Last Edit: Nov 6, 2020 12:18:16 GMT -5 by Tasp

If you're ever being chased by a Police dog, try not to run thru a tunnel, over a see-saw and jump thru a fiery ring, they're trained for that stuff.

Rod
Global Moderator

Posts: 2,621

Adding search facility for 999999 entries Nov 6, 2020 14:18:58 GMT -5

Quote

Post by Rod on Nov 6, 2020 14:18:58 GMT -5

Don't hold everything in an array. Hold it in a RAF and front it with an index array. that is the fastest way to search. It is discussed in this thread. Basically you file the data in a RAF and leave it alone. You just front it with a simple extract array that keeps your search criteria. You need to read some because it takes a bit of digesting.

libertybasiccom.proboards.com/thread/878/simple-contacts-database

Running Win11 11th Gen Intel(R) Core(TM) i5-1135G7 @ 2.40GHz 2.42 GHz 64bit with 32Gb ram

alincon
Full Member

Posts: 111

Adding search facility for 999999 entries Nov 6, 2020 16:43:50 GMT -5

Quote

Post by alincon on Nov 6, 2020 16:43:50 GMT -5

[openPerFileNew]
open fileNameNew$ for random as #perFileNew len = 370
field #perFileNew, 25 as name$, 28 as address$, 15 as city$, 2 as state$, 9 as zip$, 3 as apmt$, 1 as gndr$,_ '83
10 as phone1$, 10 as phone2$, 25 as hmEmail$, 10 as emgPhone$, 20 as emgName$,_ '75
9 as ssn$, 5 as dob, 5 as doh, 1 as mar, 1 as hins, 1 as lins, 1 as pens, 1 as savs,_ '24
2 as posn$, 2 as step$, 25 as wkEmail$, 10 as wkPhone$, 1 as exmps,_ '40
5 as earnAmt, 5 as earnDate, 5 as priorAmt, 5 as priorDate, 5 as tmpAmt, 5 as tmpDat1,_ '30
5 as tmpDat2, 6 as eAmty, 5 as pAmty, 5 as tAmty, 4 as sickUsed, 4 as vacnUsed,_ '29
5 as taxWh, 5 as socWh, 5 as medWh, 5 as hinsWh, 5 as linsWh, 5 as savsWh, 5 as pensWh,_ '35
5 as taxWhy,5 as socWhy,5 as medWhy,5 as hinsWhy,5 as linsWhy,5 as savsWhy,5 as pensWhy, _ '35
4 as sickEarn, 4 as vacnEarn, 5 as fill$, 2 as dept$, 2 as sect$, 1 as type$, 1 as xx$
empRecCtr = lof(#perFileNew) / 370
notice "Emp Ctr ";str$(empRecCtr) 'has to be a whole number
return

[MakePerFileIndex]
for n = 1 to empRecCtr
get #perFileNew, n
emps$(n,2) = sect$
emps$(n,4) = lz$(n,3) 'record number is vital
emps$(n,1) = dept$
emps$(n,3) = name$
print name$,dob,doh,earnDate
if dept$ = "99" then
n99 = n99 + 1
delRec(n99) = n 'save for adding new emp records
end if
next
sort emps$(),1,empRecCtr,1 'dept 99 recs sort to end
empRecCtr = empRecCtr - n99
notice "Del Ctr ";str$(n99)
return

Tasp Full Member Posts: 215	Adding search facility for 999999 entries Nov 8, 2020 11:40:52 GMT -5 Quote Select Post Deselect Post Link to Post Member Give Gift Back to Top Post by Tasp on Nov 8, 2020 11:40:52 GMT -5 Well everything is stored in a CSV, so maybe I'm actually searching in the wrong location and should be searching through the file instead.

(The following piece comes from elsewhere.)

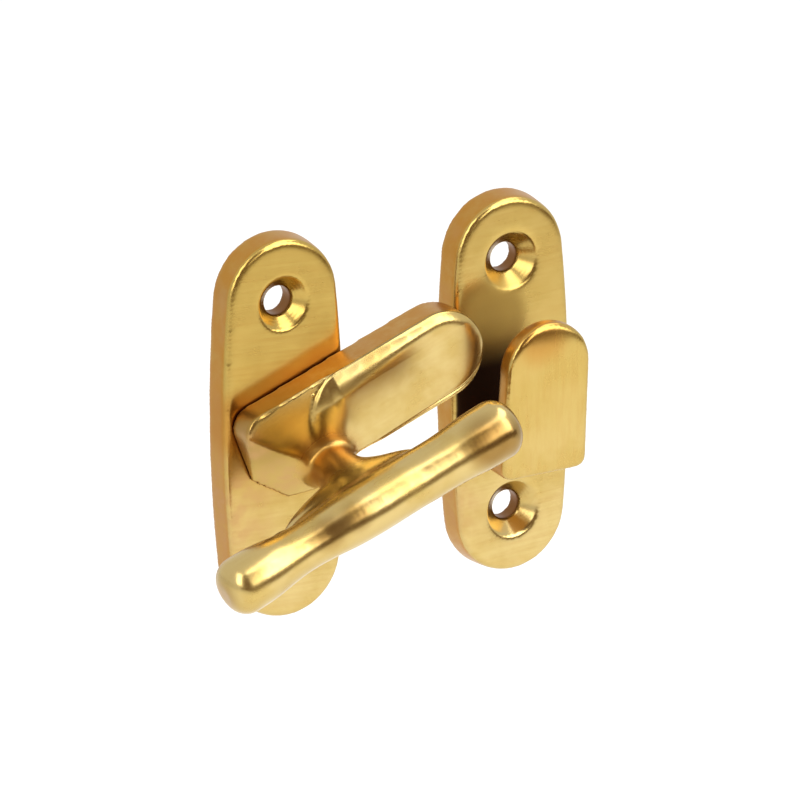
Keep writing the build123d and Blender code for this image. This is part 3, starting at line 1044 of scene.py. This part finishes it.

Cheers.
	If you're ever being chased by a Police dog, try not to run thru a tunnel, over a see-saw and jump thru a fiery ring, they're trained for that stuff.

Rod
Global Moderator

Posts: 2,621

Adding search facility for 999999 entries Nov 8, 2020 14:00:05 GMT -5

Quote

Post by Rod on Nov 8, 2020 14:00:05 GMT -5

The secret is to have an ordered extract of the CSV file, so it needs to be in an array to be sorted. Sorting is very fast and need only happen once. Then searching for records means finding the first matching record in the array and similar records will be one step away. So finding similar records is again very fast. The array holds the search data and points to the CSV file record.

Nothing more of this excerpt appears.